Updated: Wednesday, August 5, 2009

E-texts are touted as the latest approach to harnessing new educational technology and saving students money on books, but they are expensive and access is too restricted, according to a report released by the Student Public Interest Research Groups.

Fullerton College's bookstore sells e-texts through their Web site, with little success. Only 17 have been sold this semester, according to information from Nick Karvia, director of the bookstore.

Students download the text from the bookstore's Web site and read it on their own computers. They can print portions of the e-text if needed, with a limit to the amount printed. The e-texts cost less than the print versions of books, new or used. However, access expires after 180 days and e-texts cannot be sold back.

E-texts are also available online for wireless electronic readers like Amazon's Kindle and Sony's PRS-505, small devices that will store and display digitally formatted books downloaded from the Web.

Once downloaded, the books are stored on a reader. The devices are expensive and their small screens and lack of color displays make it difficult to read texts with graphics.

There are also fewer texts that are available for the readers, making them more expensive and even though they do not expire, reselling them can be difficult. Amazon and Sony both say the user is buying a license to use the book, not the book itself, and the license cannot be resold.

However, open source texts offer an interesting alternative to e-texts, with some tempting advantages.

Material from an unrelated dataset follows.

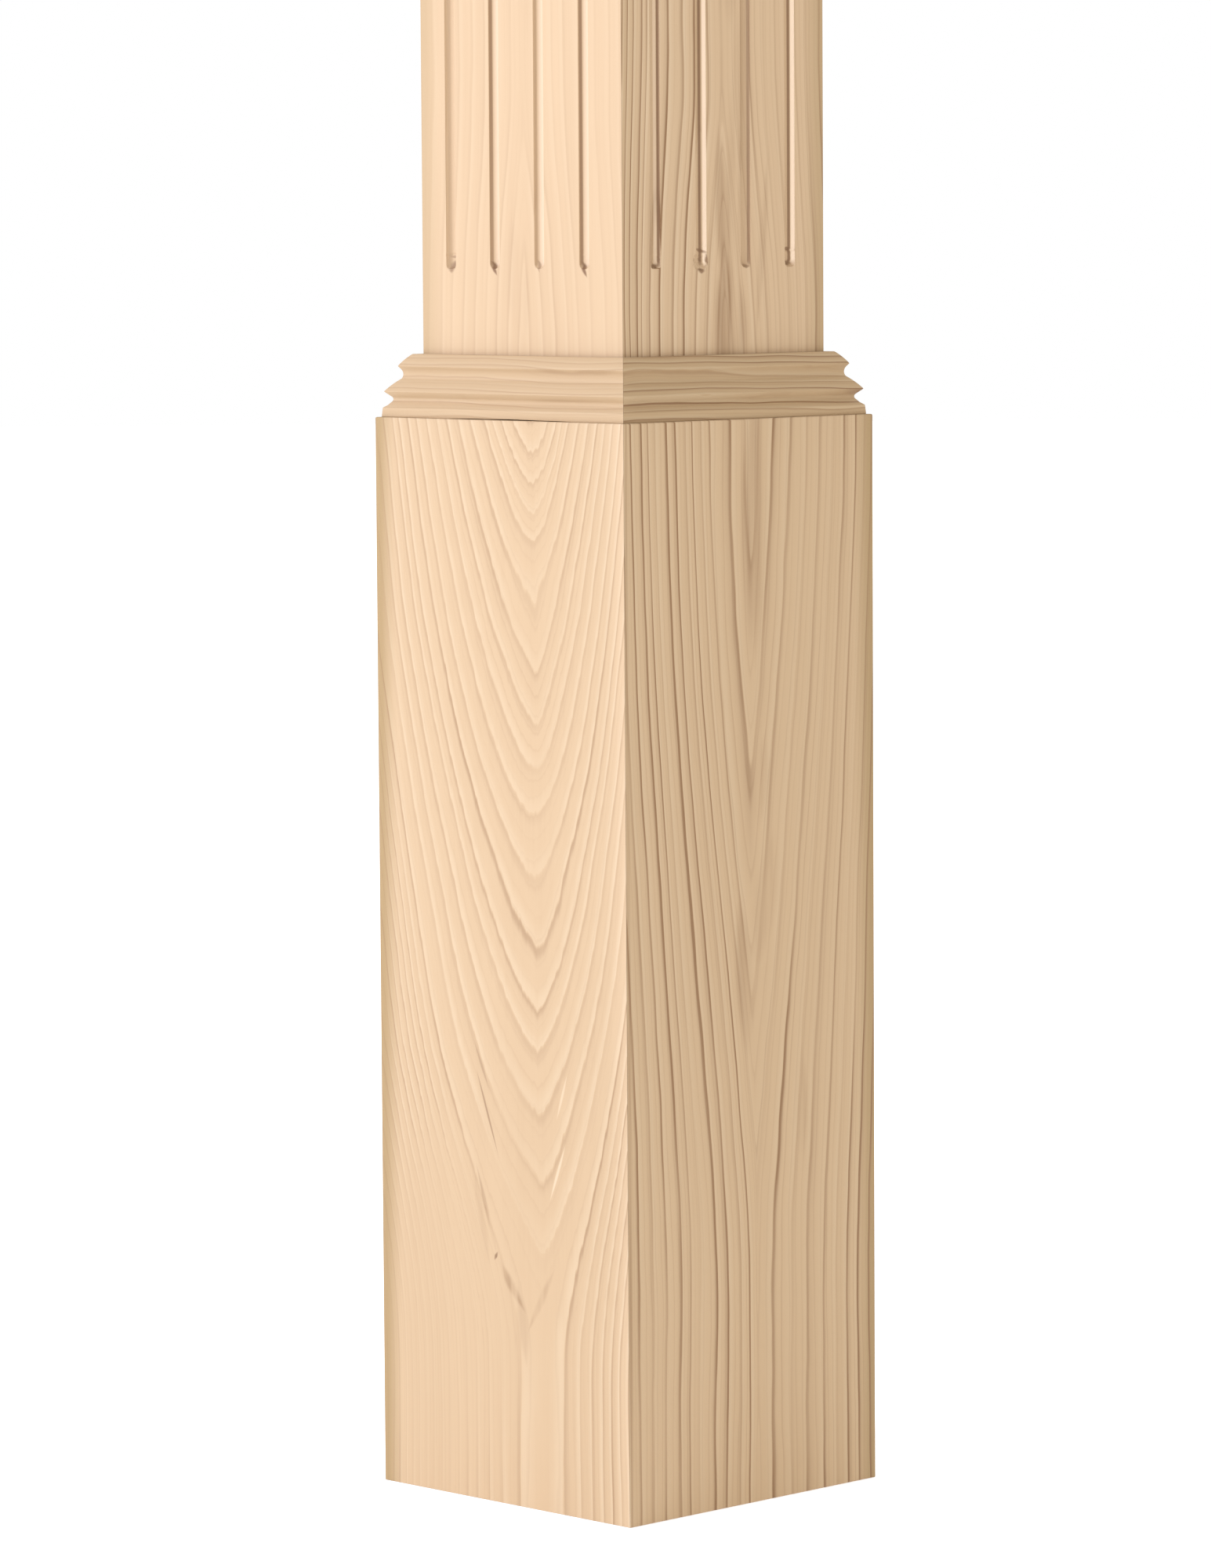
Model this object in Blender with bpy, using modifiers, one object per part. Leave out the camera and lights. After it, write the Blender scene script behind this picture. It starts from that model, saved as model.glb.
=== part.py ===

While e-texts are developed and sold by traditional textbook publishers interested in maintaining their profit, open source materials are a volunteer effort, offered free. Open source projects began at universities like Global Text Project at the University of Georgia and Connexions at Rice University.

Academics write materials or donate work they've already written.

One new offering by Connexions is "Collaborative Statistics," a text that has been used by California community colleges for more than 10 years.